== STATED TASK ==
Beneath this instruction is a block of data; output from it exactly the lines that run from the one containing "make_base()" through the one containing "obj.matrix_parent_inverse = Matrix.Identity(4)", inclusive.

== DATA SHOWN ==
--------------------------------------------------

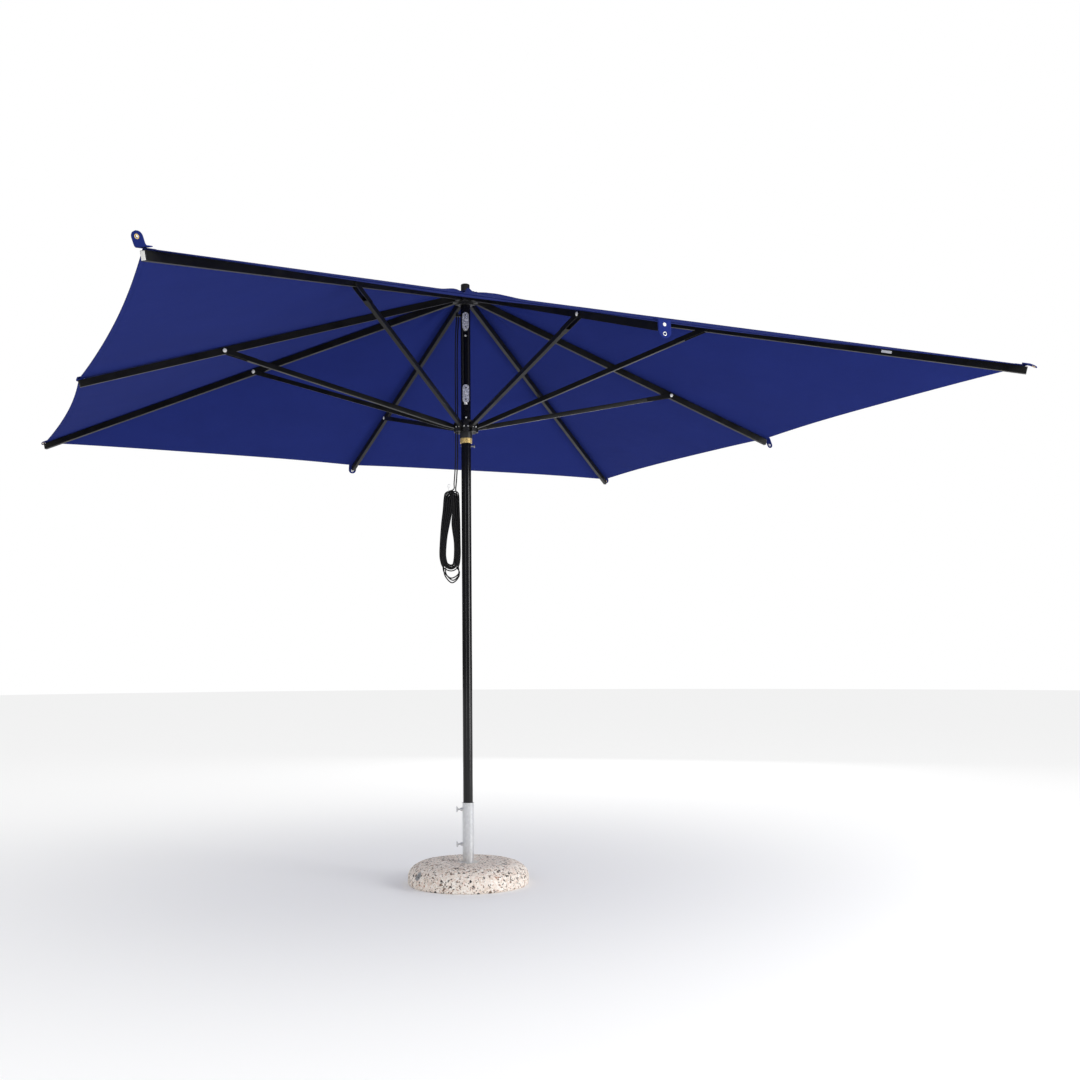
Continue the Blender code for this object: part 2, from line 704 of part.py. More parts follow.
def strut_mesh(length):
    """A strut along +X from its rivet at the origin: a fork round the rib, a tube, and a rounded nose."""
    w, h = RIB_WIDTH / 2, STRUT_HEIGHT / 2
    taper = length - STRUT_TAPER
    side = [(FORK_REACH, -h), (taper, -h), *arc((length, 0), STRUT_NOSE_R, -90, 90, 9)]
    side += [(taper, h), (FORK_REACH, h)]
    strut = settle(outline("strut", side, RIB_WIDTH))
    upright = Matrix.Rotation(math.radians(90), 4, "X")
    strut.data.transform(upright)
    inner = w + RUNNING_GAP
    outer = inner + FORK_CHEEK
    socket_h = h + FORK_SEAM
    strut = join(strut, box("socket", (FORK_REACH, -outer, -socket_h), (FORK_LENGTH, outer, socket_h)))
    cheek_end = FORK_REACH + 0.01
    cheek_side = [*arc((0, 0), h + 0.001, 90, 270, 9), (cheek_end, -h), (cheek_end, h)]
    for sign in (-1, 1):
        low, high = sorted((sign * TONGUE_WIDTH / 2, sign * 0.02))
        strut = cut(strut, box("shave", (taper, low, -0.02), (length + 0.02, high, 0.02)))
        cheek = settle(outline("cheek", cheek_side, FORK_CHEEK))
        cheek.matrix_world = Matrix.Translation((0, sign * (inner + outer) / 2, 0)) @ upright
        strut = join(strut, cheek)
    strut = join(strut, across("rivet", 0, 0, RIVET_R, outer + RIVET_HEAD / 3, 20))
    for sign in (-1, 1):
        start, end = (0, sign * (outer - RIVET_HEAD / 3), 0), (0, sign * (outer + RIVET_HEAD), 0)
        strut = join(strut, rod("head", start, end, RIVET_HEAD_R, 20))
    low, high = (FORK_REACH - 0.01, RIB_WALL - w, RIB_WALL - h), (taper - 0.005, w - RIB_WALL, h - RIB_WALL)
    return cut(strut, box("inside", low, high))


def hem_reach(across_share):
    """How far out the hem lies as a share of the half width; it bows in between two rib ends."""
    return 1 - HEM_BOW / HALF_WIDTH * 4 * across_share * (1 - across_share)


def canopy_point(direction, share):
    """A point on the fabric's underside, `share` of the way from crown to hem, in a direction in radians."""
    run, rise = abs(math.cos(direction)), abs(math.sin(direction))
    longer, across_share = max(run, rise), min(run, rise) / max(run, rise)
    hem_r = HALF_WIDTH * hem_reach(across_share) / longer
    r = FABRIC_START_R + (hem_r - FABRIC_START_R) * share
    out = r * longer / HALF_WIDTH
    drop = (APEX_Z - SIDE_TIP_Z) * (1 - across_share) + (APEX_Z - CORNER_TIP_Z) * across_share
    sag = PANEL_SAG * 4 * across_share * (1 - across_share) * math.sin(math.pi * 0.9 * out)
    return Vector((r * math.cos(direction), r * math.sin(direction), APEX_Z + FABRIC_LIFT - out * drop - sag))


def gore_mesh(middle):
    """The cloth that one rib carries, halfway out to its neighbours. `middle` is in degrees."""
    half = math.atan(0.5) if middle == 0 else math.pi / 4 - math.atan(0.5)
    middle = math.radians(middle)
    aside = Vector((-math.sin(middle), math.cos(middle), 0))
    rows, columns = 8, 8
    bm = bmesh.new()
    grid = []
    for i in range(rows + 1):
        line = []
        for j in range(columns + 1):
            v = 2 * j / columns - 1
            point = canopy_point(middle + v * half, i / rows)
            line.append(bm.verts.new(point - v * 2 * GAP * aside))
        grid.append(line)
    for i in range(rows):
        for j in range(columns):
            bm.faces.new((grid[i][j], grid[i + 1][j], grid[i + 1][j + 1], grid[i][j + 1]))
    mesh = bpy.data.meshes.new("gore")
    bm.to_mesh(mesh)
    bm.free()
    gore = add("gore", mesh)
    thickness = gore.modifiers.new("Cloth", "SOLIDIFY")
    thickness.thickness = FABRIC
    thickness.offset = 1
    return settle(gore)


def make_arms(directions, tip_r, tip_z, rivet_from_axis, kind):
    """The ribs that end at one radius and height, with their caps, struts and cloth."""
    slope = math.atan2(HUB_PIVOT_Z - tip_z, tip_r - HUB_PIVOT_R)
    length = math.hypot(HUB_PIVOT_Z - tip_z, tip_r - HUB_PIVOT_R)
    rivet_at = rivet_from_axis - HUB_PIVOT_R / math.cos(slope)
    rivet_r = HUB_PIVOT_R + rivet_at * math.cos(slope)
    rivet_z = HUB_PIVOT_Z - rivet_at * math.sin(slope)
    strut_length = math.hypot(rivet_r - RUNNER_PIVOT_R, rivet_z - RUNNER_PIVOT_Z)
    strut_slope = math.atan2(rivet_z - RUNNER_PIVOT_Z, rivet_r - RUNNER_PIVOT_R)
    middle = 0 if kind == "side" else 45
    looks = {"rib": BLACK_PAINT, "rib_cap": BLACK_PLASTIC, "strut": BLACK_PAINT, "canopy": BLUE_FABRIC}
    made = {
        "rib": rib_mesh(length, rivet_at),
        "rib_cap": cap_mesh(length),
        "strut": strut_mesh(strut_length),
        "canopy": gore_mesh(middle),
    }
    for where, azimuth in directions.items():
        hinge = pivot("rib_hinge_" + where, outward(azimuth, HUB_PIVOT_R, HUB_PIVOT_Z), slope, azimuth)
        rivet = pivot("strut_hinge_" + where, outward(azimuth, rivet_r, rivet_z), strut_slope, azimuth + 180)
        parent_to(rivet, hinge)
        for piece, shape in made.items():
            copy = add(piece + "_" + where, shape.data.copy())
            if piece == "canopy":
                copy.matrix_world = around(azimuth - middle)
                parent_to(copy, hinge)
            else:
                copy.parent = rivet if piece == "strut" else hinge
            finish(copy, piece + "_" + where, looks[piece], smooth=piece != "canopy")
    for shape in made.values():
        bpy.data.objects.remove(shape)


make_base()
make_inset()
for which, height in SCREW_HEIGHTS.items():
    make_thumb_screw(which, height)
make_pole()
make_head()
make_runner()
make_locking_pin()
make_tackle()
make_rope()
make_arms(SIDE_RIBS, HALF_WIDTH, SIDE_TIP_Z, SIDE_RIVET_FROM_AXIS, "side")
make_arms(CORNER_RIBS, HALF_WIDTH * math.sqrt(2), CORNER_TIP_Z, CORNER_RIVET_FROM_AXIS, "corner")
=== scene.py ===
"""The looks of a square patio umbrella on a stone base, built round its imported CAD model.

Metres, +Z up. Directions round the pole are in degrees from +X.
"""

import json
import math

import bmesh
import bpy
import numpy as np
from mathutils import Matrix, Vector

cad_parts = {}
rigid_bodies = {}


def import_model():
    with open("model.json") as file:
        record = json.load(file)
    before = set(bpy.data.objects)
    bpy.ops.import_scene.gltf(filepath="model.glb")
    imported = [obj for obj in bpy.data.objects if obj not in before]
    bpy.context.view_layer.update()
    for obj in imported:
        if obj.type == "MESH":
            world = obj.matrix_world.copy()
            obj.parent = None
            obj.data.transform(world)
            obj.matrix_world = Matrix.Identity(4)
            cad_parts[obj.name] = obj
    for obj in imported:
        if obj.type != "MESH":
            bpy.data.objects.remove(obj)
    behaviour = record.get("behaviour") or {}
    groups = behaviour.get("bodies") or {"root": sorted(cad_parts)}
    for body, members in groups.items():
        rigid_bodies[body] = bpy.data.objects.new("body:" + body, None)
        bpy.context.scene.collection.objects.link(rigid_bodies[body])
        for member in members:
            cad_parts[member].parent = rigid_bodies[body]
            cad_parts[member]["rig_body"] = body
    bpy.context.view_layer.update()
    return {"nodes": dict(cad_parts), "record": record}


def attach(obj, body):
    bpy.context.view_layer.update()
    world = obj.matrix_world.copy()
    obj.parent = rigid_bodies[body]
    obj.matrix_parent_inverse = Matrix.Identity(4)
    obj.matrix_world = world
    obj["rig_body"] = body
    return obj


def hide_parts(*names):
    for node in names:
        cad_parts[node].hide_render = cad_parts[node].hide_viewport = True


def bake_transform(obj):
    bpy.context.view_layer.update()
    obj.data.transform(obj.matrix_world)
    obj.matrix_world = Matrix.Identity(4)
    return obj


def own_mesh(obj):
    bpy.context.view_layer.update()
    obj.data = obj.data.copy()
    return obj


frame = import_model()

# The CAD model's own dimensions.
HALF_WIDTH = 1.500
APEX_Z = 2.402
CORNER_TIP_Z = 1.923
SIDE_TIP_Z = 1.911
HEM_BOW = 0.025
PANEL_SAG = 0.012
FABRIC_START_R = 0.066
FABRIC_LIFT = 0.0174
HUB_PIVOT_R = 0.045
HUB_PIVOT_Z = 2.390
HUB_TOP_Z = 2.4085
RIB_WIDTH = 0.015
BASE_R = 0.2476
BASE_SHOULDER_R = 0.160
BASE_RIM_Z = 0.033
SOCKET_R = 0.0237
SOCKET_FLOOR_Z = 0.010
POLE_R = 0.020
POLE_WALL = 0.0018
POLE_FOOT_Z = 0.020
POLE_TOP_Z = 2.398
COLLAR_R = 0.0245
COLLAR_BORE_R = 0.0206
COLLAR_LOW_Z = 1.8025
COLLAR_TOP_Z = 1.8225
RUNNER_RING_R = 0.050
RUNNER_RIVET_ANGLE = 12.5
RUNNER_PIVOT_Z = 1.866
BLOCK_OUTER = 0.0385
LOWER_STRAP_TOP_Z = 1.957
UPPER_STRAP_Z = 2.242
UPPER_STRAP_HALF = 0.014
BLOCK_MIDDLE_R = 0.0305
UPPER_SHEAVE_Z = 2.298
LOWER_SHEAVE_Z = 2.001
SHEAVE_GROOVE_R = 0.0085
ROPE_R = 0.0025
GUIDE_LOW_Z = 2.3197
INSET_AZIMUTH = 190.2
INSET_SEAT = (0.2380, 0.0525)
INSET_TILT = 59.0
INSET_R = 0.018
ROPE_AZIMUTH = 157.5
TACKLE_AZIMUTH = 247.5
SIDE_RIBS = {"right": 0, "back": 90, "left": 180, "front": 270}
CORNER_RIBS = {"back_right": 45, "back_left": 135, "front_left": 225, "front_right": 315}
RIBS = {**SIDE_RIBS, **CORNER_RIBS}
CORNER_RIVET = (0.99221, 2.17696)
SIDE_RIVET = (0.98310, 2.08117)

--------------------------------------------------

== COMPLETED EXERCISE ==
make_base()
make_inset()
for which, height in SCREW_HEIGHTS.items():
    make_thumb_screw(which, height)
make_pole()
make_head()
make_runner()
make_locking_pin()
make_tackle()
make_rope()
make_arms(SIDE_RIBS, HALF_WIDTH, SIDE_TIP_Z, SIDE_RIVET_FROM_AXIS, "side")
make_arms(CORNER_RIBS, HALF_WIDTH * math.sqrt(2), CORNER_TIP_Z, CORNER_RIVET_FROM_AXIS, "corner")
=== scene.py ===
"""The looks of a square patio umbrella on a stone base, built round its imported CAD model.

Metres, +Z up. Directions round the pole are in degrees from +X.
"""

import json
import math

import bmesh
import bpy
import numpy as np
from mathutils import Matrix, Vector

cad_parts = {}
rigid_bodies = {}


def import_model():
    with open("model.json") as file:
        record = json.load(file)
    before = set(bpy.data.objects)
    bpy.ops.import_scene.gltf(filepath="model.glb")
    imported = [obj for obj in bpy.data.objects if obj not in before]
    bpy.context.view_layer.update()
    for obj in imported:
        if obj.type == "MESH":
            world = obj.matrix_world.copy()
            obj.parent = None
            obj.data.transform(world)
            obj.matrix_world = Matrix.Identity(4)
            cad_parts[obj.name] = obj
    for obj in imported:
        if obj.type != "MESH":
            bpy.data.objects.remove(obj)
    behaviour = record.get("behaviour") or {}
    groups = behaviour.get("bodies") or {"root": sorted(cad_parts)}
    for body, members in groups.items():
        rigid_bodies[body] = bpy.data.objects.new("body:" + body, None)
        bpy.context.scene.collection.objects.link(rigid_bodies[body])
        for member in members:
            cad_parts[member].parent = rigid_bodies[body]
            cad_parts[member]["rig_body"] = body
    bpy.context.view_layer.update()
    return {"nodes": dict(cad_parts), "record": record}


def attach(obj, body):
    bpy.context.view_layer.update()
    world = obj.matrix_world.copy()
    obj.parent = rigid_bodies[body]
    obj.matrix_parent_inverse = Matrix.Identity(4)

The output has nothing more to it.